La lutte contre les haines et les discriminations est un autre pan de mon portefeuille.

Les discriminations coupent les ailes de notre jeunesse la plus fragile. La promesse de notre nation est précisément de lutter contre toute forme de violences et de discriminations. J'ai présenté hier le plan triennal national pour l'égalité, contre la haine et les discriminations anti-LGBT+, qui se décline autour de trois objectifs : mieux identifier, mieux prévenir et mieux traiter cette haine.

Nous développons un plan de formation massif et allouons 10 millions d'euros pour renforcer et pérenniser le soutien aux centres LGBT+. D'ici à 2027, dix nouveaux centres ouvriront afin d'atteindre l'objectif de deux centres par région. Ce fonds exceptionnel a commencé à être déployé dès 2022.

Mon ministère est aussi celui de la lutte contre le racisme et l'antisémitisme. Dès mon arrivée, j'ai souhaité que le nouveau plan national intègre pleinement des mesures de lutte contre les discriminations liées à l'origine.

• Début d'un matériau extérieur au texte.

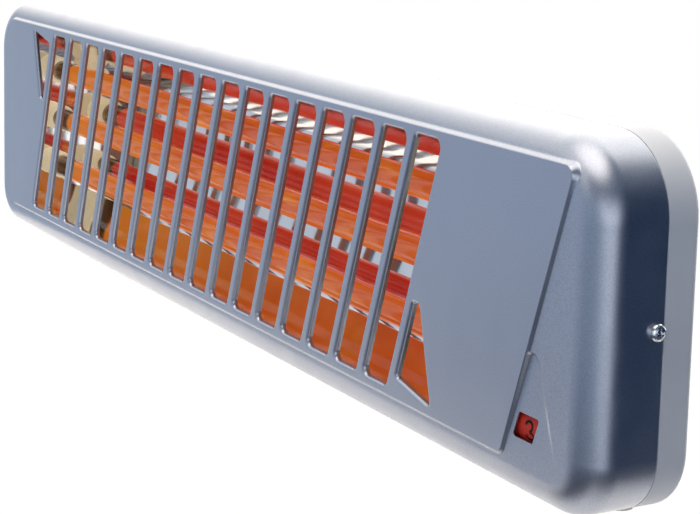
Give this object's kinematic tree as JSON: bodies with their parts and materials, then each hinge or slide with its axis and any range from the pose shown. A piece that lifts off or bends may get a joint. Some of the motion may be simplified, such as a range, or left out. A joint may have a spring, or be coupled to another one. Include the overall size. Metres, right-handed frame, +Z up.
{
  "type": "electric bar heater",
  "caption": "Wall-mounted quartz bar heater: metallic cover with a slanted grille, glowing tubes before a mirror reflector, pull switch with numbered drum, tilting bracket.",
  "frame": {"origin": "middle of the two wall screw holes, on the wall face of the bracket", "axes": "+X along the case to its switch end, +Y into the wall, +Z up; the grille faces -Y"},
  "size_m": [0.5708, 0.085, 0.1266],
  "materials": {
    "cover_paint": "fine metallic blue-grey paint, satin",
    "housing_paint": "light grey paint, satin",
    "bracket_steel": "light grey paint, satin",
    "plain_steel": "zinc plated sheet",
    "bright_steel": "zinc plated",
    "screw_chrome": "bright chrome",
    "polished_aluminium": "mirror polished",
    "quartz": "clear fused quartz",
    "glowing_coil": "resistance wire, glowing orange",
    "cap_ceramic": "unglazed cream steatite",
    "link_brass": "plain",
    "lead_blue": "glass-fibre sleeve",
    "lead_cream": "glass-fibre sleeve",
    "lead_brown": "glass-fibre sleeve",
    "white_plastic": "moulded",
    "black_plastic": "moulded",
    "nylon": "moulded",
    "black_rubber": "moulded",
    "drum_red": "moulded red, numbers printed in black"
  },
  "bodies": {
    "bracket": {"wall_bracket": "bracket_steel", "pivot_screws": "bright_steel", "pivot_nuts": "bright_steel", "pivot_washers": "nylon"},
    "heater": {"hinge_plate": "bracket_steel", "hinge_screws": "bright_steel", "rear_housing": "housing_paint", "front_cover": "cover_paint", "cover_screws": "screw_chrome", "reflector": "polished_aluminium", "end_plate_left": "polished_aluminium", "end_plate_right": "polished_aluminium", "end_plate_screws": "bright_steel", "quartz_tube_top": "quartz", "quartz_tube_middle": "quartz", "quartz_tube_bottom": "quartz", "heating_coil_top": "glowing_coil", "heating_coil_middle": "glowing_coil", "heating_coil_bottom": "glowing_coil", "tube_caps_left": "cap_ceramic", "tube_caps_right": "cap_ceramic", "terminal_studs_left": "bright_steel", "terminal_studs_right": "bright_steel", "common_link": "link_brass", "neutral_lead": "lead_blue", "element_leads": "lead_cream", "supply_leads": "lead_brown", "heat_shield": "plain_steel", "thermal_cutout": "black_plastic", "terminal_block": "white_plastic", "terminal_block_screws": "bright_steel", "cable_gland": "black_rubber", "cord_clamp": "black_plastic", "clamp_screws": "bright_steel", "earth_stud": "link_brass", "switch_frame": "plain_steel", "switch_screws": "bright_steel", "switch_body": "black_plastic", "return_spring": "bright_steel", "detent_spring": "bright_steel", "pull_bush": "white_plastic"},
    "drum": {"switch_shaft": "bright_steel", "indicator_drum": "drum_red", "ratchet_wheel": "white_plastic"},
    "lever": {"pull_lever": "plain_steel", "pawl": "link_brass"}
  },
  "joints": [
    {"name": "tilt", "type": "hinge", "parent": "bracket", "child": "heater", "pos_m": [0, -0.022, 0], "axis": [1, 0, 0], "range_deg": [0, 35]},
    {"name": "pull", "type": "hinge", "parent": "heater", "child": "lever", "pos_m": [0, -0.0714, -0.0365], "axis": [-1, 0, 0], "range_deg": [0, 30], "stiffness_Nm_per_rad": 0.12, "springref_deg": -17.19, "deforming": ["return_spring"]},
    {"name": "drum_turn", "type": "hinge", "parent": "heater", "child": "drum", "pos_m": [0, -0.0714, -0.0365], "axis": [-1, 0, 0], "range_deg": [0, 30]}
  ],
  "couplings": [
    {"joint": "drum_turn", "follows": "pull", "ratio": 1}
  ]
}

Le plan que j'ai présenté avec la Première ministre, le 30 janvier dernier, comporte plus de cent mesures concrètes, construites avec la société civile et les institutions indépendantes. Il s'est aussi inspiré des travaux parlementaires, dont le rapport des députés Caroline Abadie et Robin Reda et votre proposition de loi, chère présidente.

Je citerai quelques-unes des mesures prioritairement déployées dès 2023.

Au cours de leur scolarité, tous les élèves bénéficieront désormais d'au moins une visite mémorielle en lien avec les enjeux de racisme et d'antisémitisme. Les personnels de l'éducation nationale devront participer tous les cinq ans à une journée obligatoire de formation continue sur les enjeux du racisme, de l'antisémitisme et de l'antitsiganisme. L'intégralité des éducateurs sportifs et des volontaires qui œuvreront aux jeux Olympiques et Paralympiques 2024 y sera également sensibilisée.

Le monde de l'entreprise, où se concentre un nombre encore trop élevé de discriminations, est spécifiquement ciblé par des mesures ambitieuses. Le travail est d'ores et déjà engagé avec des partenaires sociaux pour mieux outiller les comités sociaux et économiques. Parallèlement, comme l'a indiqué le Président de la République à Marseille, nous généraliserons une stratégie nationale de testing sur les discriminations à l'embauche, au logement et aux prêts bancaires. Pour ce faire, la Délégation interministérielle à la lutte contre le racisme, l'antisémitisme et la haine anti-LGBT (Dilcrahh) sera dotée de nouveaux moyens budgétaires et humains afin de créer un véritable pôle de lutte contre les discriminations opérationnel en 2024.

L'égalité n'est pas une coquille vide, c'est le pilier de notre contrat social auquel j'étais déjà profondément attachée en tant que magistrate. L'égalité est un combat permanent. Elle passe d'abord par le préalable de l'égalité des droits, mais aussi par l'égalité des chances pour toutes et tous, et l'égalité économique entre les femmes et les hommes sans discriminations.